The surprising thing about New York black metal band Liturgy in 2020 isn’t frontperson Hunter Hunt-Hendrix coming out as transgender. It might be interesting. It no doubt informs her obscure-anyway songwriting. And she’s to be commended for the forthright and thoughtful coming out video she posted to her YouTube channel in August. But it’s not the most exciting thing about the band this year.
Metal has—indeed, society has—come a long way since, say, 1998, when Judas Priests’s leather-studded singer Rob Halford said he actually feared being stoned after coming out as gay. The form has grown fantastically more diverse in the ensuing 20 years, and its audience much broader. Metal ain’t just metalheads anymore, and Hunt-Hendrix is almost certain to find more acceptance of her place on the gender and sexuality grid than Halford did.
What’s surprising about Liturgy in 2020 isn’t the intellectualism in or the construction of mythologies on their albums, either. Such have been in evidence since the debut EP Immortal Life, released in 2008 with Hunt-Hendrix as the sole member. It’s also not the power and precision of the playing. Those have been there since the project became a band.

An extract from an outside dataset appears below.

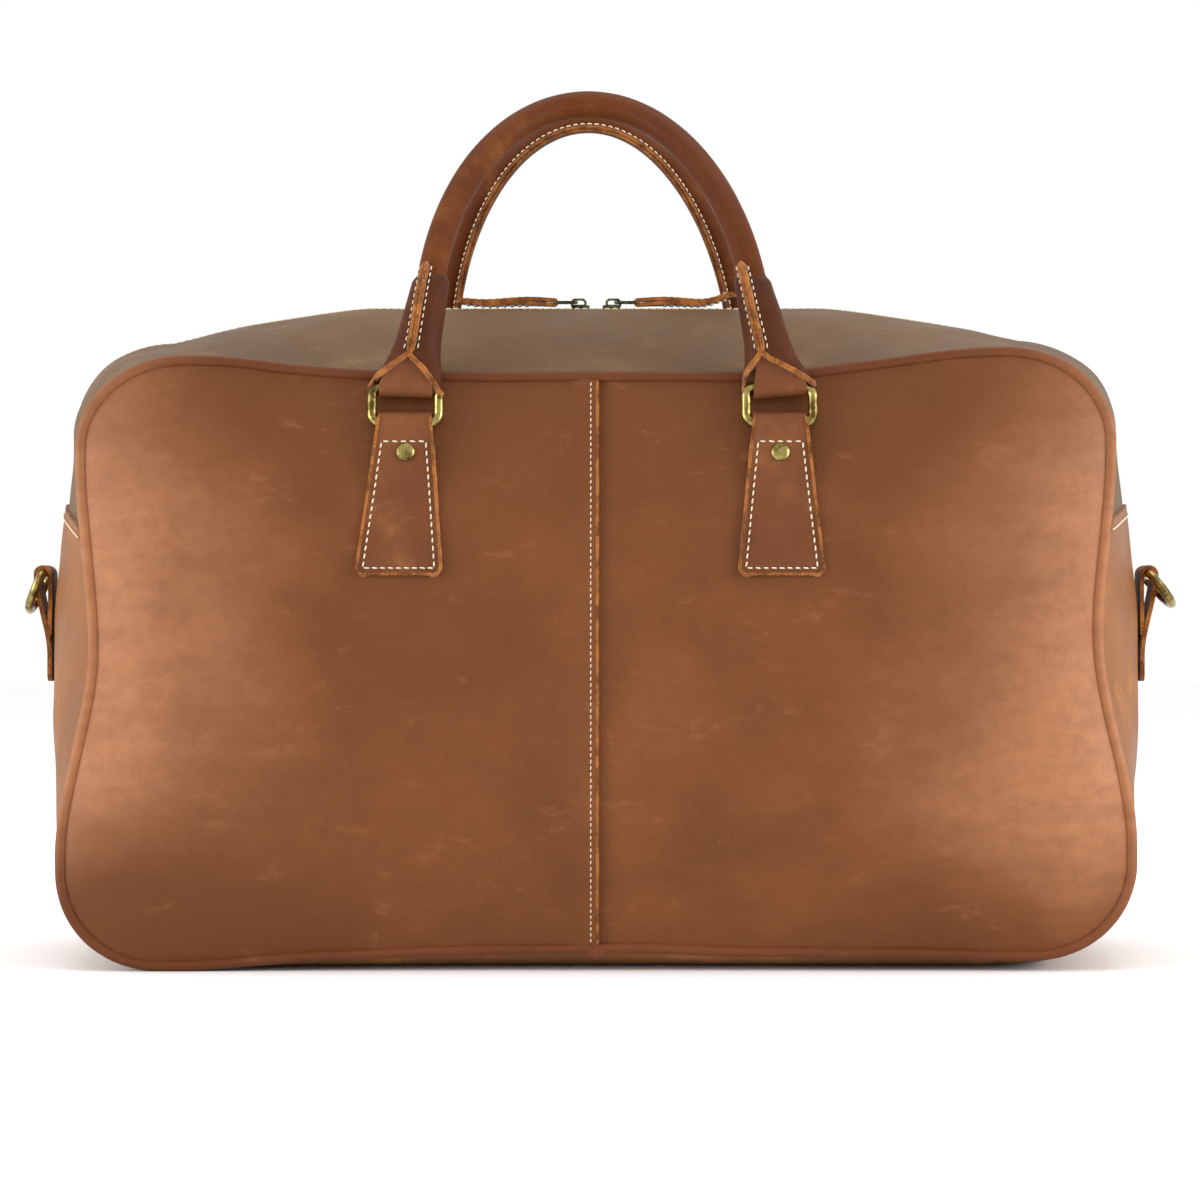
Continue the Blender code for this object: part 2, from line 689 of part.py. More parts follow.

What’s most surprising about the new Origin of the Alimonies, and about last year’s H.A.Ø.Ø. (both of which are streaming in full on Bandcamp), is the seamless integration of musics and of players from outside even the expanded realms of metal. Wet Ink Ensemble composer and pianist Eric Wubbels, who was a considerable part of the H.A.Ø.Ø. sound, is heard on both piano and organ on the new album, and Wet Ink violinist Josh Modney is part of a small string section that also includes bassist/composer James Ilgenfritz. Marilu Donovan’s harp, Eve Essex’s flute and Nate Wooley’s trumpet are also prominent parts of the mix. The eight guest musicians aren’t treated as plug-ins. The acoustic instruments aren’t just there for moody passages. They’re at least as important as the four core band members and, significantly, just as present in the mix. Metal bands have long used passages of organ or symphonic music to up the drama. Hunt-Hendrix’s drama is all organic—she doesn’t need the props.

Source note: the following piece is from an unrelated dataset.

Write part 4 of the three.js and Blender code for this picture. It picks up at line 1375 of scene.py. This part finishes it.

The longest track on Origin of the Alimonies, at 14 minutes, is an arrangement of an Olivier Messiaen’s 1932 organ composition Apparition de l’église éternelle. Hunt-Hendrix’s full band arrangement is beautiful and powerful. So deft is her hand, and so able her band, that despite the blast beats the track doesn’t suggest any one genre. It quite literally transcends, and might be the epitome of what she herself has called “transcendental black metal”—at least up to now. Origin of the Alimonies is a part of Hunt-Hendrix’s unfolding opera The Oioion Cycle so more surprises are surely in store.